After ten years of long days and little sleep, his wife Julie pleaded with him to take time off from work. She said he was like a crazed bull dog. When he got his teeth in something, he wouldn’t let go, even if it was to his own detriment. When he continued working long hours, she left him.
Six months later, depressed, lonely, overworked, and drinking too much, Art had reached his own saturation point. His doctor prescribed less work. The quick fix was to turn over the running of his business to his assistant. After ten months of sobriety and a lonely-but-enlightening round-the-world cruise, Rivers was ready for his next move.
He had spent years writing and editing articles about true crime. On his cruise, Art turned to writing lurid crime fiction. On the ship, he worked only six hours each day, five days a week, to complete his first novel “Sexual Relations.” The plot revolved around a hormone-crazed teen who sexually assaulted and murdered his aunt. Art had taken the details of a half dozen true crime stories and woven them together into a page turner that reached number three on the best seller list. Rivers was trumpeted as the next Raymond Chandler.
By the time agreements were signed for foreign distribution, paper back editions, and film rights, his second novel, “Gun Shy,” was in its final stages. He was already a millionaire from his publishing company. Now he had earned millions more from his first novel and had won an Edgar Award for his work. But he was a lonely man.
Art called Julie. He offered to hire her to administrate his philanthropic projects, something he knew she would find rewarding. To his relief, she accepted.
The following summer, Rivers invited Julie to join him for a cruise to Spain. This time he had no intention of running with the bulls. He wanted to soak up the atmosphere for his third novel, “A Line of Bull,” about a private detective who had lost a leg during the bull run.
Aboard ship, Art planned to ask Julie to marry him again.
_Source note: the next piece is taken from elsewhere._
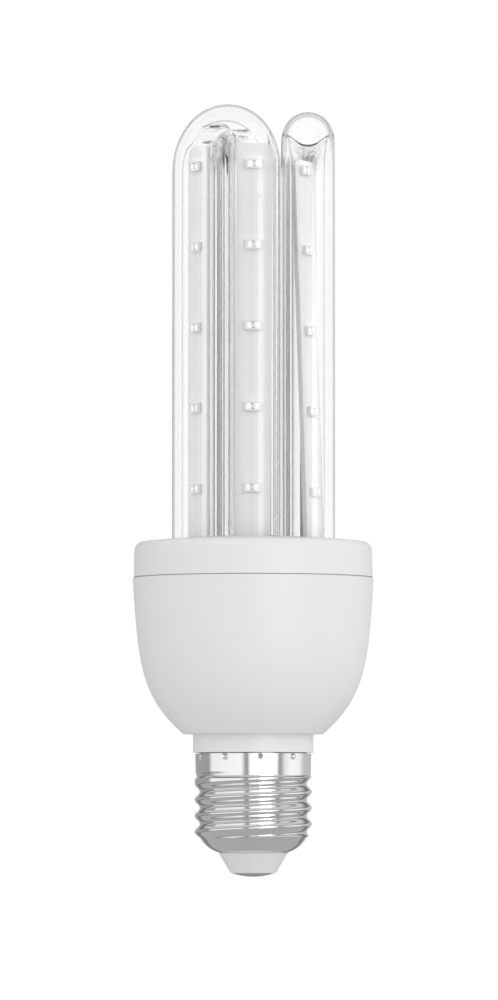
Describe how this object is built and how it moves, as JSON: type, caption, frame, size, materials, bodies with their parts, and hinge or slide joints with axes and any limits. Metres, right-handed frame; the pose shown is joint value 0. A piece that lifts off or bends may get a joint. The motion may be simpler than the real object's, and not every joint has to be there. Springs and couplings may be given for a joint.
{
  "type": "led insect killer lamp",
  "caption": "Screw-cap lamp with a bowl-shaped white housing and clear glass U-tubes that hold upright LED strips.",
  "frame": {"origin": "lowest point of the domed centre contact, on the lamp's axis", "axes": "+Z along the lamp's axis from the contact towards the tubes' bends; -Y is the front"},
  "size_m": [0.0544, 0.0544, 0.1738],
  "materials": {
    "cap_metal": "bright nickel-plated sheet, rolled",
    "contact_metal": "dull tinned metal",
    "cap_insulator": "light grey moulding",
    "housing": "satin white moulding",
    "tube_glass": "clear drawn glass",
    "cement": "white tube cement",
    "white_board": "white solder mask, satin",
    "led_package": "pale moulded package",
    "green_board": "green solder mask",
    "sleeve_dark": "shrink sleeve",
    "resin_red": "dipped resin",
    "ferrite": "sintered ferrite",
    "copper_wire": "enamelled copper",
    "moulded_black": "moulded epoxy",
    "resistor_coat": "lacquer on ceramic",
    "wire_white": "wire insulation",
    "wire_black": "wire insulation",
    "wire_red": "wire insulation"
  },
  "bodies": {
    "root": {"bridge_rectifier": "moulded_black", "cap_insulator": "cap_insulator", "centre_contact": "contact_metal", "choke_core": "ferrite", "choke_winding": "copper_wire", "contact_lead": "wire_black", "driver_board": "green_board", "driver_chip": "moulded_black", "film_capacitor": "resin_red", "glass_tube_left": "tube_glass", "glass_tube_rear": "tube_glass", "glass_tube_right": "tube_glass", "input_resistor": "resistor_coat", "led_chips_1": "led_package", "led_chips_2": "led_package", "led_chips_3": "led_package", "led_chips_4": "led_package", "led_chips_5": "led_package", "led_chips_6": "led_package", "led_strip_1": "white_board", "led_strip_2": "white_board", "led_strip_3": "white_board", "led_strip_4": "white_board", "led_strip_5": "white_board", "led_strip_6": "white_board", "lower_housing": "housing", "output_lead_negative": "wire_black", "output_lead_positive": "wire_red", "screw_shell": "cap_metal", "shell_lead": "wire_white", "smoothing_capacitor": "sleeve_dark", "strip_board": "white_board", "tube_cement": "cement", "upper_cover": "housing"}
  },
  "joints": []
}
I will be at the Twain conference next weekend, so I will be skipping Wordzzle on August 8th. I'll be back in two weeks.
(©2009, C.J. Peiffer)

9 comments:

Fandango said...

We dragons are impressed. That was one great story. Too bad you cluttered it up with that human romantic stuff at the end.

SouthLakesMom said...

CJ, nice working of all of the words into a complete story. I didn't see where he and Julie split, but I guess they worked it out in the end. There's something sexy about a man who finally gets his priorities straight! Enjoy the conference!

Dr.John said...

He needed to go through all that just to become a great writer.
It's wonderful he still love Julie.
I do hope she says yes.
I very much enjoyed this.

Raven said...

Nicely done... I'm glad he ended up rich, generous, happy and in love. Ah... Have fun at the Twain Conference.

Raven said...

One of the most romantic phrases ever written (in my opinion) was by Mark Twain. As I remember it, it goes: "Adam at Eve's grave: 'Wheresoever she was, there was Eden.'" Isn't that just beautiful?

Argent said...

What a great story - and I loved how some previous weeks' words popped up too. Most of us can just about manage to get one week's worth in, let alone more!

HeatherK said...

Poor Art, hope he didn't need a prothetic limb as a result of his groin injury.

Jenners said...

First of all, I love that you are going to a Twain conference. Fascinating.

Second, I am continually amazed at what unique and fascinating stories you are able to come up with for these challenges. The whole RBA thing cracked me up.

Stephen said...

I liked the story, and can identify with some of it (though not the money part or the part about running with the bulls). I'm glad that everything worked out well in the end. It shows that hard work can pay off, but there are limits to everything. If you concentrate too much on one thing, you miss out on everything else.